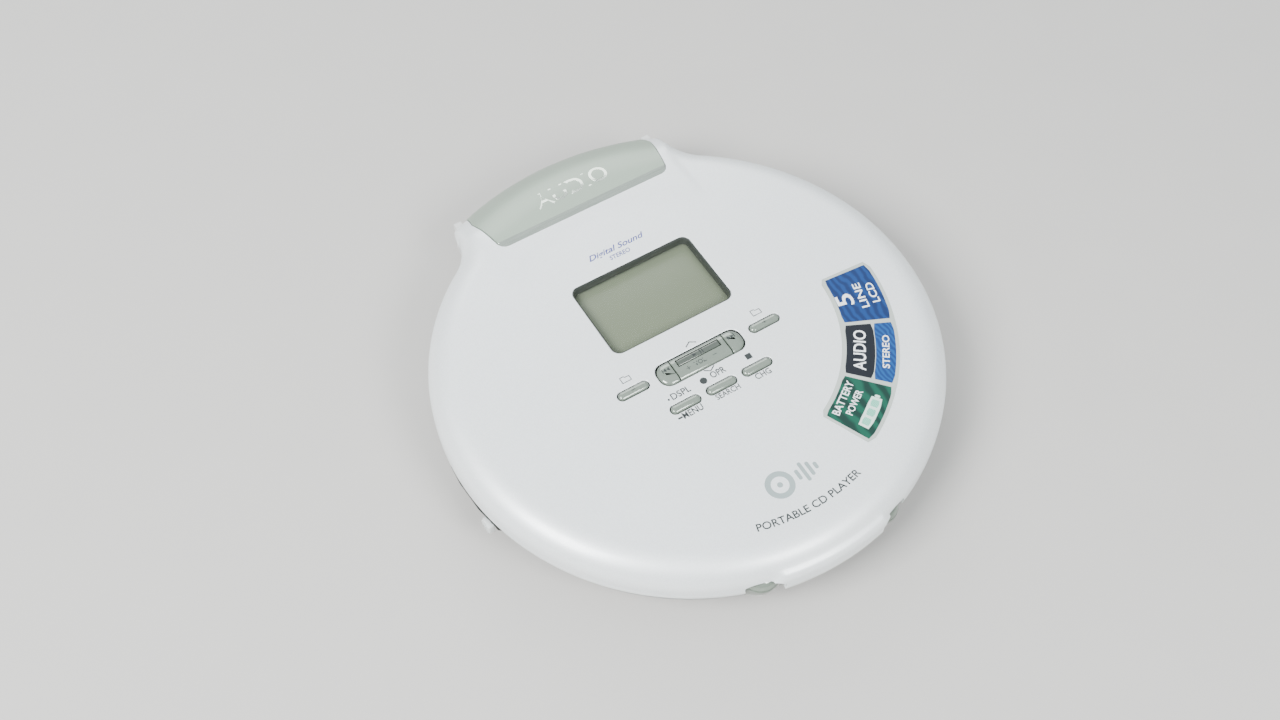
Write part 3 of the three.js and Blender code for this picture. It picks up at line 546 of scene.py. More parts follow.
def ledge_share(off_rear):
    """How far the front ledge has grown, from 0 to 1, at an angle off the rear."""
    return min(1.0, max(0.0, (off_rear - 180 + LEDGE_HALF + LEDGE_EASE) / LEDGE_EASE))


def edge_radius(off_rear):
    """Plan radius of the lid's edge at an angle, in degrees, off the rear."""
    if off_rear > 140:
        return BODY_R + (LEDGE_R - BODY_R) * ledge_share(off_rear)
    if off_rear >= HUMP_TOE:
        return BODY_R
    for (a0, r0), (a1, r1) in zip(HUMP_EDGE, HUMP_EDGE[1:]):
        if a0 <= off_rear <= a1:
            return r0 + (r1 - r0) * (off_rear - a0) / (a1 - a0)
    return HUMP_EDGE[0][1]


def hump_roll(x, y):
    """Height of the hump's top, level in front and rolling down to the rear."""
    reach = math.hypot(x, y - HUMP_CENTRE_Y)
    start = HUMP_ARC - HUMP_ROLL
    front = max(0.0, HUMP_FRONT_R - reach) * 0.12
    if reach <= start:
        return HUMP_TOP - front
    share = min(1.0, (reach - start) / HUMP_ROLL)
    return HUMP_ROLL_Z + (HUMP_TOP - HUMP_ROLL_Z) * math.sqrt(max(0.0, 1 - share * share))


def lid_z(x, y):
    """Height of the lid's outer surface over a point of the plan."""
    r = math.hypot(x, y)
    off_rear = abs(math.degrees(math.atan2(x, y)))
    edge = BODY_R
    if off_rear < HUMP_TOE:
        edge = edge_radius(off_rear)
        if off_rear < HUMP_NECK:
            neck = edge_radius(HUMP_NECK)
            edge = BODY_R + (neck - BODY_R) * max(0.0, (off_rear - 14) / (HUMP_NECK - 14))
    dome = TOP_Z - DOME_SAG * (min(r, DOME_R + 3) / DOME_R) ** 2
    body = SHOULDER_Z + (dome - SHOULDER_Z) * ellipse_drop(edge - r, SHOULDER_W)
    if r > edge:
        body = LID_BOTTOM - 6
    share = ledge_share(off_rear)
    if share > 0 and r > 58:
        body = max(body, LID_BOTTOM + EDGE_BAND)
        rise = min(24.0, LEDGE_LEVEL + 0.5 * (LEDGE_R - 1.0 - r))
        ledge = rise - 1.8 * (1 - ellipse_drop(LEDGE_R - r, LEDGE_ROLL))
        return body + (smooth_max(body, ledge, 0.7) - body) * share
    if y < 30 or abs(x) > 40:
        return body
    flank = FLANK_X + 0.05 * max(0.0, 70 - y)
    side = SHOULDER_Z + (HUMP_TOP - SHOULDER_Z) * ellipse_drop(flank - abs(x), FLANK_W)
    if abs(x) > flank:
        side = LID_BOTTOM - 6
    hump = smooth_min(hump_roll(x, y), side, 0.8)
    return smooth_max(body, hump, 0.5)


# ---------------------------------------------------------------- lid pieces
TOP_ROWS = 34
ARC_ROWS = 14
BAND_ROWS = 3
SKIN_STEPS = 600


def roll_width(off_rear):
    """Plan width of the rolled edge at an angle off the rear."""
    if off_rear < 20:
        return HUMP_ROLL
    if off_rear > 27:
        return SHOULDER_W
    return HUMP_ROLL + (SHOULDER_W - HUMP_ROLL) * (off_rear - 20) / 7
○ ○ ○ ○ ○
## OBJECTIVE
Every line above should be written out again exactly as it stands.

## TASK RESULT
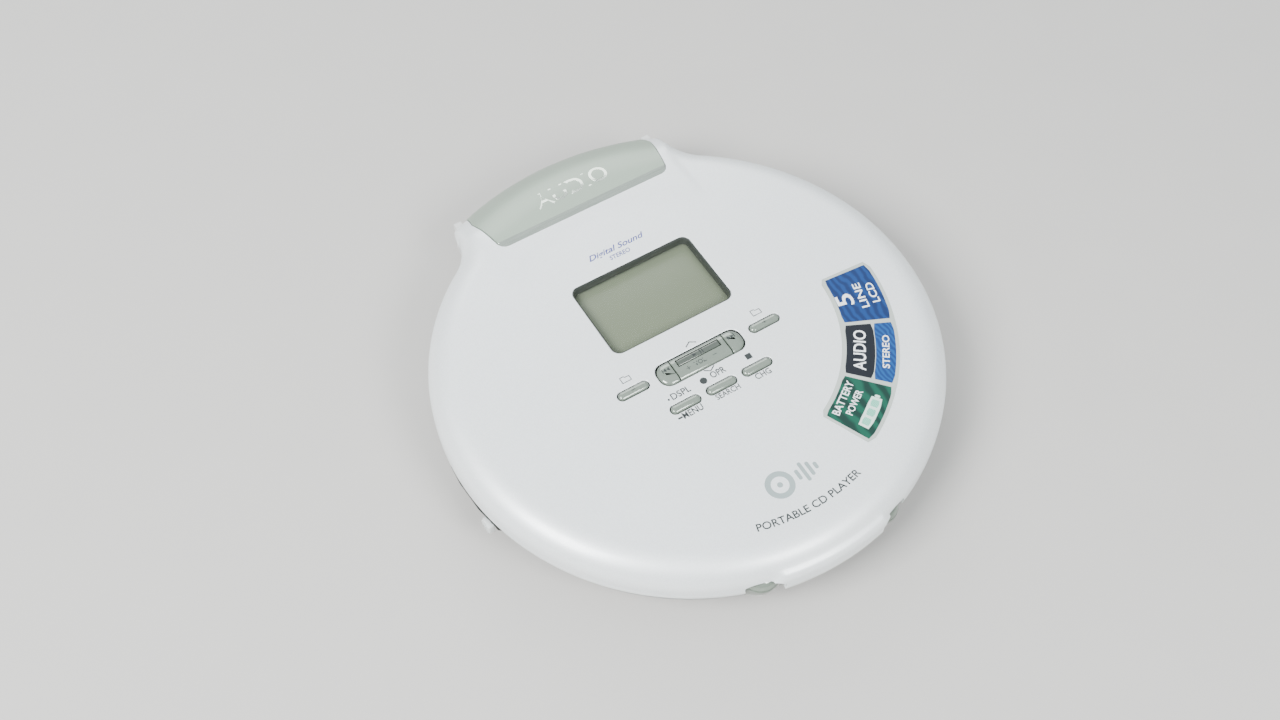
Write part 3 of the three.js and Blender code for this picture. It picks up at line 546 of scene.py. More parts follow.
def ledge_share(off_rear):
    """How far the front ledge has grown, from 0 to 1, at an angle off the rear."""
    return min(1.0, max(0.0, (off_rear - 180 + LEDGE_HALF + LEDGE_EASE) / LEDGE_EASE))


def edge_radius(off_rear):
    """Plan radius of the lid's edge at an angle, in degrees, off the rear."""
    if off_rear > 140:
        return BODY_R + (LEDGE_R - BODY_R) * ledge_share(off_rear)
    if off_rear >= HUMP_TOE:
        return BODY_R
    for (a0, r0), (a1, r1) in zip(HUMP_EDGE, HUMP_EDGE[1:]):
        if a0 <= off_rear <= a1:
            return r0 + (r1 - r0) * (off_rear - a0) / (a1 - a0)
    return HUMP_EDGE[0][1]


def hump_roll(x, y):
    """Height of the hump's top, level in front and rolling down to the rear."""
    reach = math.hypot(x, y - HUMP_CENTRE_Y)
    start = HUMP_ARC - HUMP_ROLL
    front = max(0.0, HUMP_FRONT_R - reach) * 0.12
    if reach <= start:
        return HUMP_TOP - front
    share = min(1.0, (reach - start) / HUMP_ROLL)
    return HUMP_ROLL_Z + (HUMP_TOP - HUMP_ROLL_Z) * math.sqrt(max(0.0, 1 - share * share))


def lid_z(x, y):
    """Height of the lid's outer surface over a point of the plan."""
    r = math.hypot(x, y)
    off_rear = abs(math.degrees(math.atan2(x, y)))
    edge = BODY_R
    if off_rear < HUMP_TOE:
        edge = edge_radius(off_rear)
        if off_rear < HUMP_NECK:
            neck = edge_radius(HUMP_NECK)
            edge = BODY_R + (neck - BODY_R) * max(0.0, (off_rear - 14) / (HUMP_NECK - 14))
    dome = TOP_Z - DOME_SAG * (min(r, DOME_R + 3) / DOME_R) ** 2
    body = SHOULDER_Z + (dome - SHOULDER_Z) * ellipse_drop(edge - r, SHOULDER_W)
    if r > edge:
        body = LID_BOTTOM - 6
    share = ledge_share(off_rear)
    if share > 0 and r > 58:
        body = max(body, LID_BOTTOM + EDGE_BAND)
        rise = min(24.0, LEDGE_LEVEL + 0.5 * (LEDGE_R - 1.0 - r))
        ledge = rise - 1.8 * (1 - ellipse_drop(LEDGE_R - r, LEDGE_ROLL))
        return body + (smooth_max(body, ledge, 0.7) - body) * share
    if y < 30 or abs(x) > 40:
        return body
    flank = FLANK_X + 0.05 * max(0.0, 70 - y)
    side = SHOULDER_Z + (HUMP_TOP - SHOULDER_Z) * ellipse_drop(flank - abs(x), FLANK_W)
    if abs(x) > flank:
        side = LID_BOTTOM - 6
    hump = smooth_min(hump_roll(x, y), side, 0.8)
    return smooth_max(body, hump, 0.5)


# ---------------------------------------------------------------- lid pieces
TOP_ROWS = 34
ARC_ROWS = 14
BAND_ROWS = 3
SKIN_STEPS = 600


def roll_width(off_rear):
    """Plan width of the rolled edge at an angle off the rear."""
    if off_rear < 20:
        return HUMP_ROLL
    if off_rear > 27:
        return SHOULDER_W
    return HUMP_ROLL + (SHOULDER_W - HUMP_ROLL) * (off_rear - 20) / 7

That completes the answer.